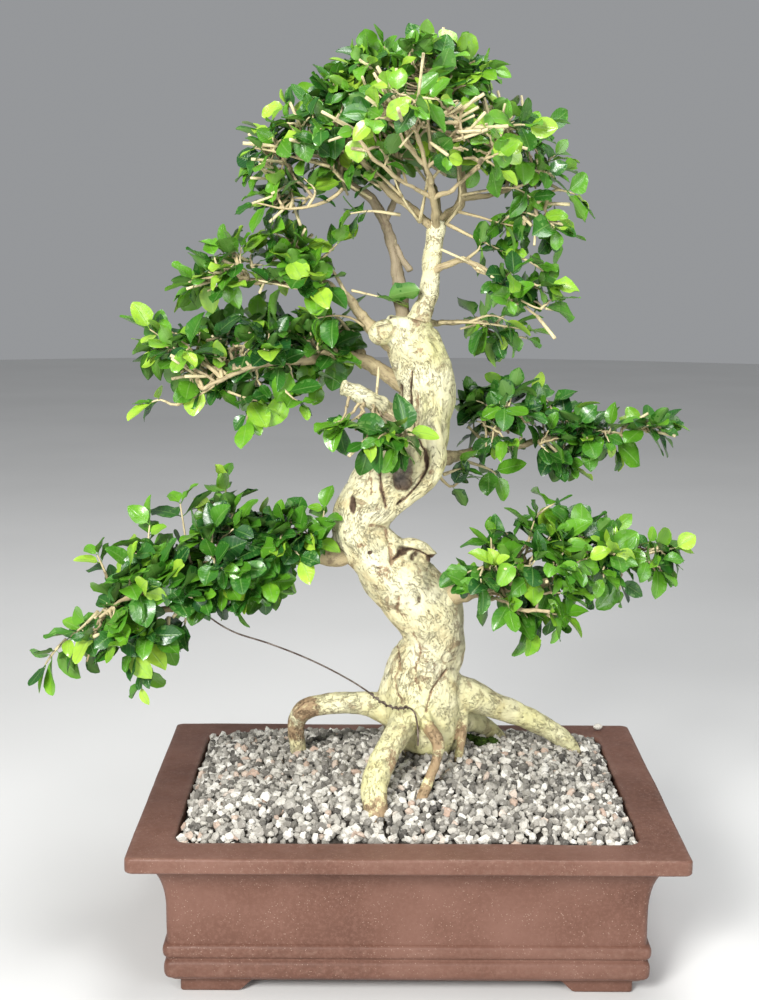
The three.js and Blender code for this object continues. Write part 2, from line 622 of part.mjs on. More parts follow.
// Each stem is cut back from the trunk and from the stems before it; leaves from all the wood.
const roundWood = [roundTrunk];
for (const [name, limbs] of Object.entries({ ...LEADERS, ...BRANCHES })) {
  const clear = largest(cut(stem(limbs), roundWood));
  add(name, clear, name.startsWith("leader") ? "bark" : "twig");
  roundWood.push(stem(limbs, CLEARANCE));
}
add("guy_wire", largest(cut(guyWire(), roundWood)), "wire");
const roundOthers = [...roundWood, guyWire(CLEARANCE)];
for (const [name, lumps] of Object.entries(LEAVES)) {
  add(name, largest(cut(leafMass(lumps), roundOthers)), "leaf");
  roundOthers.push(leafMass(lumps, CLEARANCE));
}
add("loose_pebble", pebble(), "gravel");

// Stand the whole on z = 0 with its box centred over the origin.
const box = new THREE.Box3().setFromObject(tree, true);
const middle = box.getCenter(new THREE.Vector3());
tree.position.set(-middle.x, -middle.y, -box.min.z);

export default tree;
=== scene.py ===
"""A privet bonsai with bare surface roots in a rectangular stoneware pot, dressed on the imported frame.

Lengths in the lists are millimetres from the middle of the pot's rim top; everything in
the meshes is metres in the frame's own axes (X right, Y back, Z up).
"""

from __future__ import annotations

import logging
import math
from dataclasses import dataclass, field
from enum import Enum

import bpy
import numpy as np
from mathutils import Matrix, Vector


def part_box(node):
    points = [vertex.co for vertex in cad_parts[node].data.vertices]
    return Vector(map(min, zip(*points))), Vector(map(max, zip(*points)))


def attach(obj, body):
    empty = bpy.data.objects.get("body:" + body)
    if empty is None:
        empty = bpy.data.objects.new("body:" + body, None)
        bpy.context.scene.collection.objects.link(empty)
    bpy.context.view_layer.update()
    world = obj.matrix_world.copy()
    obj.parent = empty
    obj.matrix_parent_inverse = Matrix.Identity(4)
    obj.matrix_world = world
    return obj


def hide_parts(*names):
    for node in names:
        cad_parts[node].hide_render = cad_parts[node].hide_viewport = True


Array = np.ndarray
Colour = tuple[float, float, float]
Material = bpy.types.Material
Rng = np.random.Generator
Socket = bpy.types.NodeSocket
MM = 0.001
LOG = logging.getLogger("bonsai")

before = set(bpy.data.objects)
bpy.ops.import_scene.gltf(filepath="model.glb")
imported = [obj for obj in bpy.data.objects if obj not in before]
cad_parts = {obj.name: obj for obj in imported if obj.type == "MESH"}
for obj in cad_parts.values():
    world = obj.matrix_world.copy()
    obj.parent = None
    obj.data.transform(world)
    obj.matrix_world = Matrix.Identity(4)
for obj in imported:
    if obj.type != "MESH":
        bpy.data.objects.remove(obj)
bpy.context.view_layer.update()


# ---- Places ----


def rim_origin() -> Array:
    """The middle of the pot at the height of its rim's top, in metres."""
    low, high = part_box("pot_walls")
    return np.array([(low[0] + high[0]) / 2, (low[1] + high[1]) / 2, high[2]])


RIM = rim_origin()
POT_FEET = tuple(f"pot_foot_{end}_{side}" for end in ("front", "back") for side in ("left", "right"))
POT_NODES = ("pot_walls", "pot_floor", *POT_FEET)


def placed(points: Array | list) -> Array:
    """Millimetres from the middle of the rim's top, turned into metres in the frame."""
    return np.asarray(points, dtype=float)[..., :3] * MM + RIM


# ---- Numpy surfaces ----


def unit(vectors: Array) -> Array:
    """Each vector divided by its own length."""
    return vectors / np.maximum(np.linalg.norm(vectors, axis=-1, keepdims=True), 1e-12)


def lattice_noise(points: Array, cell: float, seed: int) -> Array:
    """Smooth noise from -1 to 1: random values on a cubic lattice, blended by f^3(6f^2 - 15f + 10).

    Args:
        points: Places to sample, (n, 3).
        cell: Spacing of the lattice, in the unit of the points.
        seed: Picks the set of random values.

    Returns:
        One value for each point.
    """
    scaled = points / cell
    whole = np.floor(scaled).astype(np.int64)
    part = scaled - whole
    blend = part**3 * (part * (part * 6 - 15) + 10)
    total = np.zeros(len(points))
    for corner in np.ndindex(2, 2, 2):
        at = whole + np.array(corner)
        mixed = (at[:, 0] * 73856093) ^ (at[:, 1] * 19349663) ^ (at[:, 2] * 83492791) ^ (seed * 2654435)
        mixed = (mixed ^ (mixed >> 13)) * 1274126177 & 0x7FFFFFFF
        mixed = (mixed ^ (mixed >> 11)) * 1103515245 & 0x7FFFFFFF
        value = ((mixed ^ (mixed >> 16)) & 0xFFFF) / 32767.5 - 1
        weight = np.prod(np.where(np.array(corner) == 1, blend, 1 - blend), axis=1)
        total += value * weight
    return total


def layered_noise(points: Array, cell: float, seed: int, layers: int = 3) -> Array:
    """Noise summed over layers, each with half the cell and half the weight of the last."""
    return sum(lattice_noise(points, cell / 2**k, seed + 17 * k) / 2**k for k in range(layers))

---

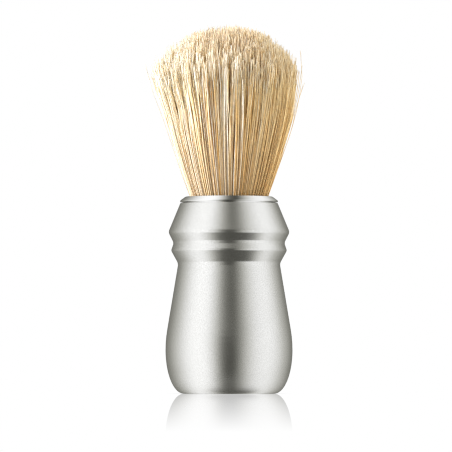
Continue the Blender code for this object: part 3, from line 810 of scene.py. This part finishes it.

## SHORT EXERCISE
From the records above, quote only the lines running from the line with "over the origin." to the line with "obj.matrix_world = world", both lines included.

## EXERCISE RESULT
// Stand the whole on z = 0 with its box centred over the origin.
const box = new THREE.Box3().setFromObject(tree, true);
const middle = box.getCenter(new THREE.Vector3());
tree.position.set(-middle.x, -middle.y, -box.min.z);

export default tree;
=== scene.py ===
"""A privet bonsai with bare surface roots in a rectangular stoneware pot, dressed on the imported frame.

Lengths in the lists are millimetres from the middle of the pot's rim top; everything in
the meshes is metres in the frame's own axes (X right, Y back, Z up).
"""

from __future__ import annotations

import logging
import math
from dataclasses import dataclass, field
from enum import Enum

import bpy
import numpy as np
from mathutils import Matrix, Vector


def part_box(node):
    points = [vertex.co for vertex in cad_parts[node].data.vertices]
    return Vector(map(min, zip(*points))), Vector(map(max, zip(*points)))


def attach(obj, body):
    empty = bpy.data.objects.get("body:" + body)
    if empty is None:
        empty = bpy.data.objects.new("body:" + body, None)
        bpy.context.scene.collection.objects.link(empty)
    bpy.context.view_layer.update()
    world = obj.matrix_world.copy()
    obj.parent = empty
    obj.matrix_parent_inverse = Matrix.Identity(4)
    obj.matrix_world = world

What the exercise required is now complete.